The overall roof at Kingswear station is now a listed structure and is
one of
only two such structures left in the country of this once common Brunel
design
still in railway use, the other being at Frome station.
From
Kingswear you can get the Riverlink
passenger
ferry across to Dartmouth, which runs from the landing stage alongside
the
station. This is reached by walking along the platform and straight
ahead down
to the ferry pontoon at the end of the station.
This is
the successor to the railway ferry from
Kingswear to Dartmouth. In 1972 BR passed operation of the passenger
ferry to
the local council but in 1977 this was in turn passed to Riverlink.
There is
also the South Hams District Council operated Dartmouth
Lower Ferry which is a vehicle ferry that runs from
Kingswear to Dartmouth. This consists of a floating platform that is
pushed and
pulled across the river by tugs. This ferry's route runs from
near Kingswear station close to that of the passenger ferry.
Dartmouth:
Dartmouth
did in fact have its own railway station,
which is now a restaurant known as the Station Restaurant. The original
plans
for the Dartmouth & Torbay Railway line took the line across a
bridge and
into the town. Opposition from local seamen and merchants saw the route
diverted to Kingswear on the opposite side of the river, but this
occurred after
the station had been built at Dartmouth. The railway therefore
terminated at
Kingswear (for Dartmouth) station and passengers transferred to
Dartmouth by
ferry as they still do today. The ferry pontoon on the Dartmouth side
is right
outside the station building (now the Station Restaurant). This ferry
was
originally operated by the Great Western Railway and later British Rail
but
today is operated by Riverlink. Dartmouth is believed to be the only
place in
the world with a purpose built railway station which has never seen a
train.
Across the
river lies the historic town of Dartmouth.

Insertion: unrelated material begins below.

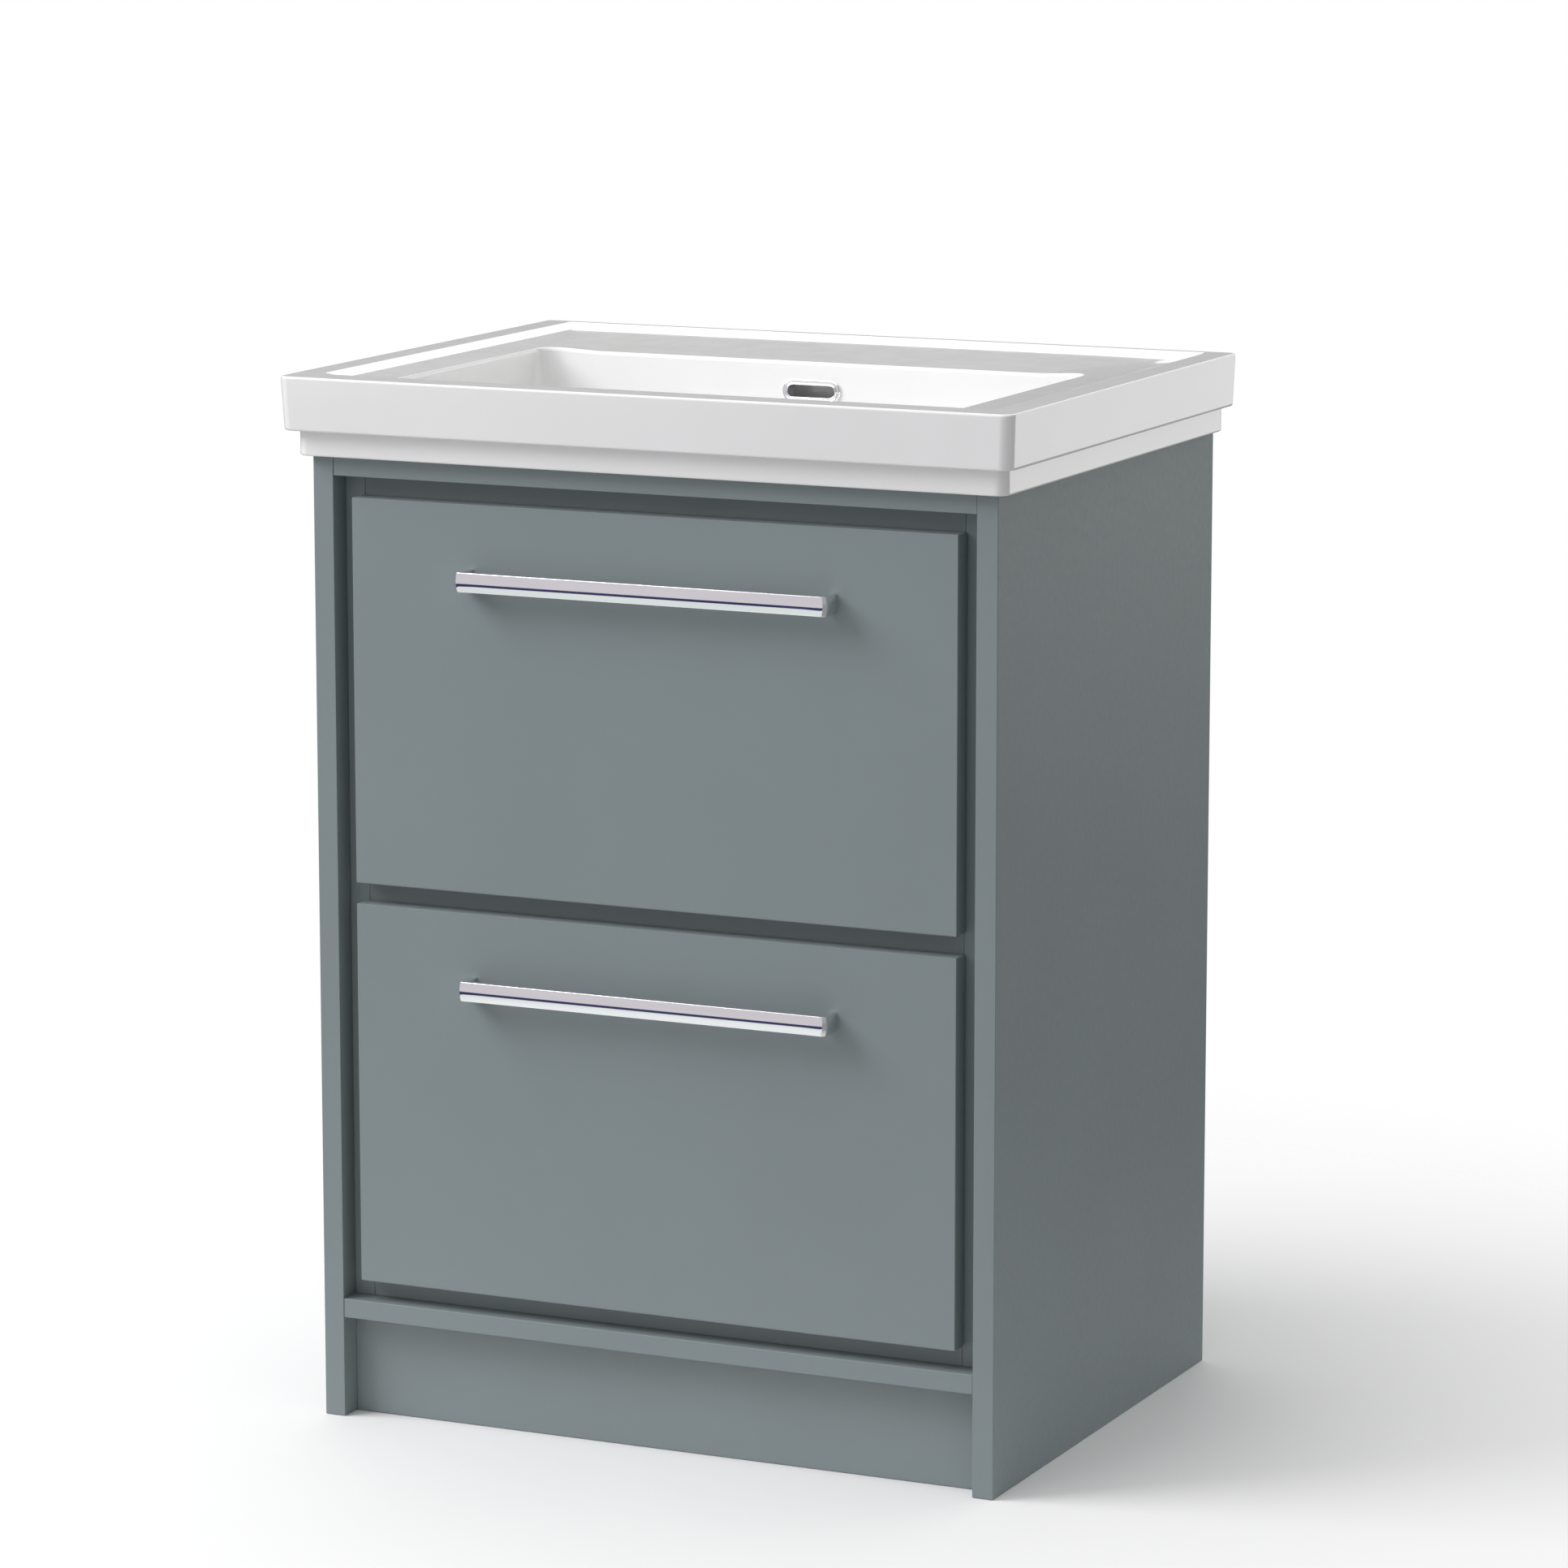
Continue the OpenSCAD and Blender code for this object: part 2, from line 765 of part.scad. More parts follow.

Historically,
Dartmouth was of great strategic importance as a deep-water port for
sailing
vessels. The port was used as the sailing point for the crusades of
1147 and
1190, and a creek close to Dartmouth Castle is still named for the vast
fleets
which assembled there (Warfleet Creek). It was a home of the English
navy since
the reign of King Edward III and was twice surprised and sacked during
the
Hundred Years War, after which the mouth of the estuary was closed
every night
with a great chain. The narrow mouth of the Dart is protected by two
fortified
castles, Dartmouth Castle and Kingswear Castle. Dartmouth is also home
to the Port of Dartmouth Royal
Regatta that takes place at the end of August each year that
culminates spectacularly with a magnificent airshow and fireworks
display.
Henry
Hudson put into Dartmouth on his return from
America, and was promptly arrested for sailing under foreign flag. The
Pilgrim
Fathers put into Dartmouth's Bayard's Cove, en-route from Southampton
to
America. They rested a while before setting off on their journey in the
Mayflower
and the Speedwell on the 20th August 1620. About 300 miles west
of
Land's End, they realised that the Speedwell
was unseaworthy and returned to Plymouth. The Mayflower
departed alone to complete the crossing to Cape Cod.
Thomas
Newcomen, the inventor of the steam pumping
engine was born in Dartmouth in 1663. The location of his house in
Lower Street
is marked with a plaque, although the building itself was demolished
(and
reconstructed on Ridge Hill) in the nineteenth century to make way for
a new
road which was named after Newcomen. An eighteenth century working
Newcomen
engine is on display in the town. In the latter part of the Second
World War
the town was a base for American forces, and one of the major departure
points
for Utah beach in the D Day landings. Much of the surrounding
countryside was
closed to the public while it was used by US troops for practise
landings and
manoeuvres.
The
finest hotel in Dartmouth is the Royal Castle
Hotel, a favourite of the families of naval families from the Royal
Naval
College. The town is a delightful place and gets especially busy at the
time of
the Passing Out Parade at the Britannia Royal
Naval College and during the Port of
Dartmouth Royal
Regatta. But Dartmouth is a beautiful town set on the wooded
banks of the River Dart opposite Kingswear.